#### [Source data]

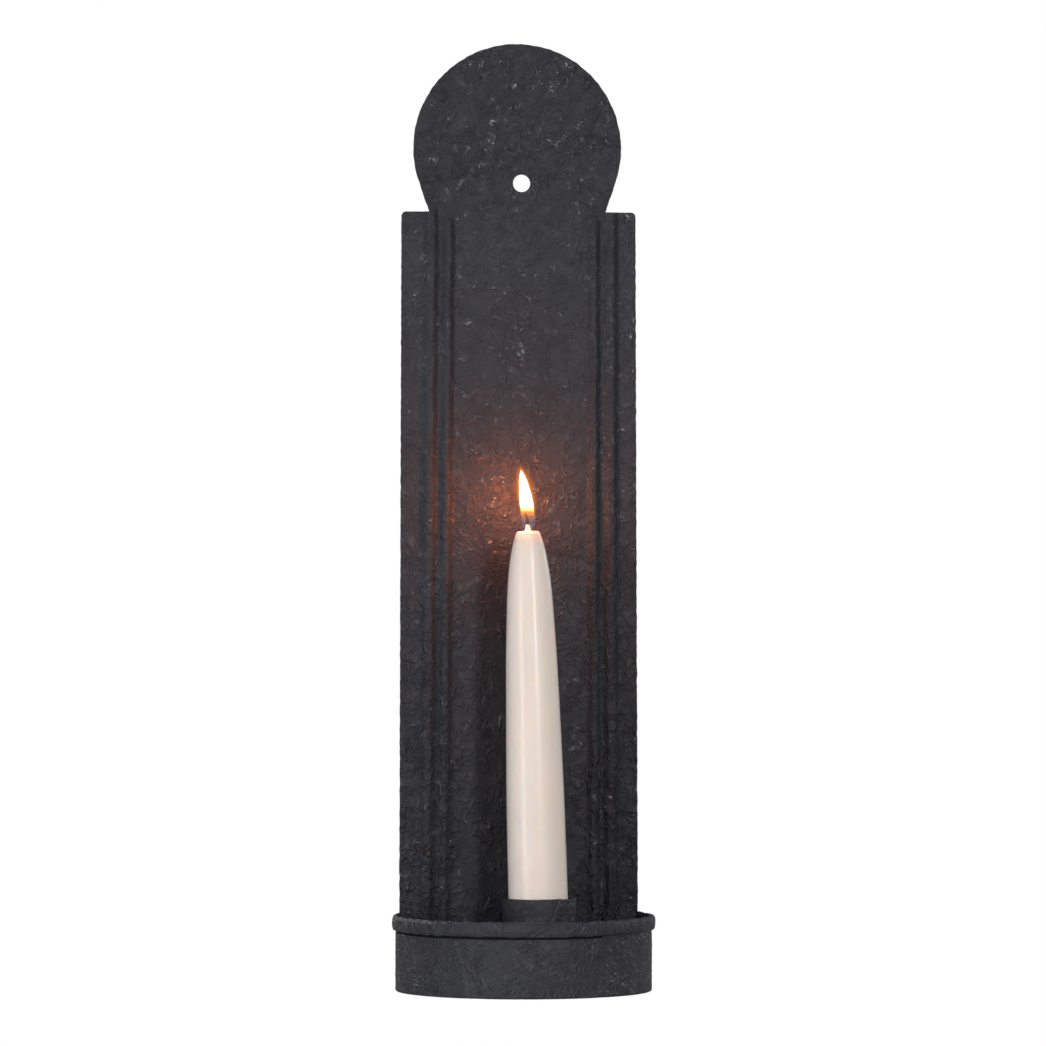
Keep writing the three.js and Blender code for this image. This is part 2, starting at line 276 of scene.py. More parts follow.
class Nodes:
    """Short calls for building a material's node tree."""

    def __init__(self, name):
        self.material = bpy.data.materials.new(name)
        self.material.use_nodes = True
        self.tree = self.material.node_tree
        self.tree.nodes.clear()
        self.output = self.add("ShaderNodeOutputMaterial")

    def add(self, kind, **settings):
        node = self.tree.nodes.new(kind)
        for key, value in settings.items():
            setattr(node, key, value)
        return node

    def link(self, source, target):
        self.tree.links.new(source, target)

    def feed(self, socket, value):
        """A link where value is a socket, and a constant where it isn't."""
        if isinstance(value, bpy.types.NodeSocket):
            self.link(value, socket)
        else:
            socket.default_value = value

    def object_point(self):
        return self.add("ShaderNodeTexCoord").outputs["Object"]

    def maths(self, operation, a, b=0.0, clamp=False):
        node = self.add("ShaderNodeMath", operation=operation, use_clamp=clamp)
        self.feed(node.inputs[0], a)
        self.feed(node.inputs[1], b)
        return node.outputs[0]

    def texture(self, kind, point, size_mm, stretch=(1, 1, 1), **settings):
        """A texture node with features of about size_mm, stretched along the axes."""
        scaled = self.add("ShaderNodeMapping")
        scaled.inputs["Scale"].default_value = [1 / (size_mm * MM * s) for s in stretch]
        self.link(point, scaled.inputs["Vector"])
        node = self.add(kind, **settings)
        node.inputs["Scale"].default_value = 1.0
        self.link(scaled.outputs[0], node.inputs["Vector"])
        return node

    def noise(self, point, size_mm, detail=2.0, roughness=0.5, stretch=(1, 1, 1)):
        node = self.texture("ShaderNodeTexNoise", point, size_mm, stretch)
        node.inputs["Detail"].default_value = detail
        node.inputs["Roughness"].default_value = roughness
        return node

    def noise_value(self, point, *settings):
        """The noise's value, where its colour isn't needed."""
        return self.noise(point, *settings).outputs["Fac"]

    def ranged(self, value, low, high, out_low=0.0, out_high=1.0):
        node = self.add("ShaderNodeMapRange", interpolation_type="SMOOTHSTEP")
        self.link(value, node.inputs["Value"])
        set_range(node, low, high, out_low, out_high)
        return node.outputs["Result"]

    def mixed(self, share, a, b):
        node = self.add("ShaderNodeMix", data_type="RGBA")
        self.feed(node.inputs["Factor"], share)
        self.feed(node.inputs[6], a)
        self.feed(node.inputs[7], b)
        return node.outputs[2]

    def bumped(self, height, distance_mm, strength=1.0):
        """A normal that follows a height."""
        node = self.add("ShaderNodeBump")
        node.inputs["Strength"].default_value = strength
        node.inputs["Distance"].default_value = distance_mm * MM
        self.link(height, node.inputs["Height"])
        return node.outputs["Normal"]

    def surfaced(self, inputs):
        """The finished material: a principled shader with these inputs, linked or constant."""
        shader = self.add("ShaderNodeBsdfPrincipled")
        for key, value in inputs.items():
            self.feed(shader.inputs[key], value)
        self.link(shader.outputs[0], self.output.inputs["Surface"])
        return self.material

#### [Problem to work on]
Write out the material from the first line to the last, exactly.

#### [Finished answer]
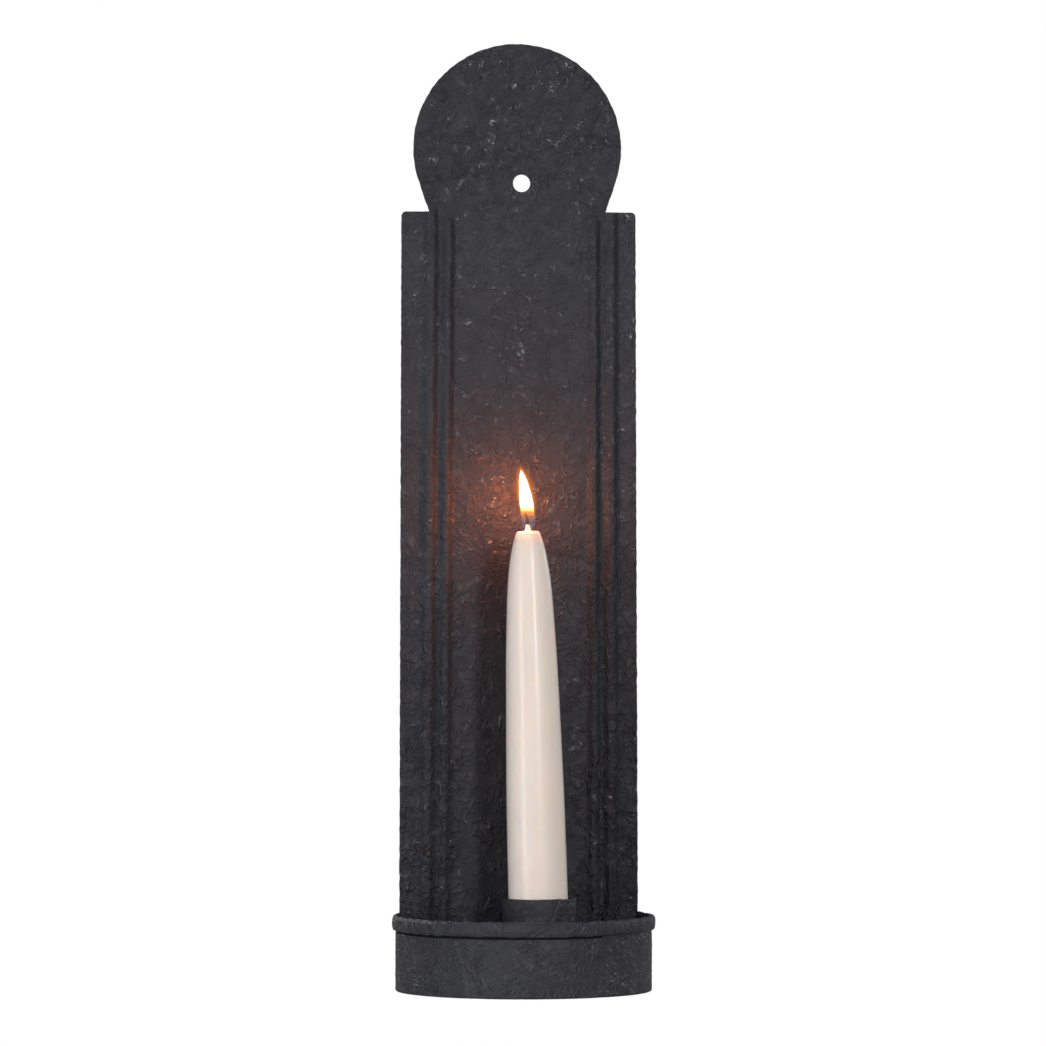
Keep writing the three.js and Blender code for this image. This is part 2, starting at line 276 of scene.py. More parts follow.
class Nodes:
    """Short calls for building a material's node tree."""

    def __init__(self, name):
        self.material = bpy.data.materials.new(name)
        self.material.use_nodes = True
        self.tree = self.material.node_tree
        self.tree.nodes.clear()
        self.output = self.add("ShaderNodeOutputMaterial")

    def add(self, kind, **settings):
        node = self.tree.nodes.new(kind)
        for key, value in settings.items():
            setattr(node, key, value)
        return node

    def link(self, source, target):
        self.tree.links.new(source, target)

    def feed(self, socket, value):
        """A link where value is a socket, and a constant where it isn't."""
        if isinstance(value, bpy.types.NodeSocket):
            self.link(value, socket)
        else:
            socket.default_value = value

    def object_point(self):
        return self.add("ShaderNodeTexCoord").outputs["Object"]

    def maths(self, operation, a, b=0.0, clamp=False):
        node = self.add("ShaderNodeMath", operation=operation, use_clamp=clamp)
        self.feed(node.inputs[0], a)
        self.feed(node.inputs[1], b)
        return node.outputs[0]

    def texture(self, kind, point, size_mm, stretch=(1, 1, 1), **settings):
        """A texture node with features of about size_mm, stretched along the axes."""
        scaled = self.add("ShaderNodeMapping")
        scaled.inputs["Scale"].default_value = [1 / (size_mm * MM * s) for s in stretch]
        self.link(point, scaled.inputs["Vector"])
        node = self.add(kind, **settings)
        node.inputs["Scale"].default_value = 1.0
        self.link(scaled.outputs[0], node.inputs["Vector"])
        return node

    def noise(self, point, size_mm, detail=2.0, roughness=0.5, stretch=(1, 1, 1)):
        node = self.texture("ShaderNodeTexNoise", point, size_mm, stretch)
        node.inputs["Detail"].default_value = detail
        node.inputs["Roughness"].default_value = roughness
        return node

    def noise_value(self, point, *settings):
        """The noise's value, where its colour isn't needed."""
        return self.noise(point, *settings).outputs["Fac"]

    def ranged(self, value, low, high, out_low=0.0, out_high=1.0):
        node = self.add("ShaderNodeMapRange", interpolation_type="SMOOTHSTEP")
        self.link(value, node.inputs["Value"])
        set_range(node, low, high, out_low, out_high)
        return node.outputs["Result"]

    def mixed(self, share, a, b):
        node = self.add("ShaderNodeMix", data_type="RGBA")
        self.feed(node.inputs["Factor"], share)
        self.feed(node.inputs[6], a)
        self.feed(node.inputs[7], b)
        return node.outputs[2]

    def bumped(self, height, distance_mm, strength=1.0):
        """A normal that follows a height."""
        node = self.add("ShaderNodeBump")
        node.inputs["Strength"].default_value = strength
        node.inputs["Distance"].default_value = distance_mm * MM
        self.link(height, node.inputs["Height"])
        return node.outputs["Normal"]

    def surfaced(self, inputs):
        """The finished material: a principled shader with these inputs, linked or constant."""
        shader = self.add("ShaderNodeBsdfPrincipled")
        for key, value in inputs.items():
            self.feed(shader.inputs[key], value)
        self.link(shader.outputs[0], self.output.inputs["Surface"])
        return self.material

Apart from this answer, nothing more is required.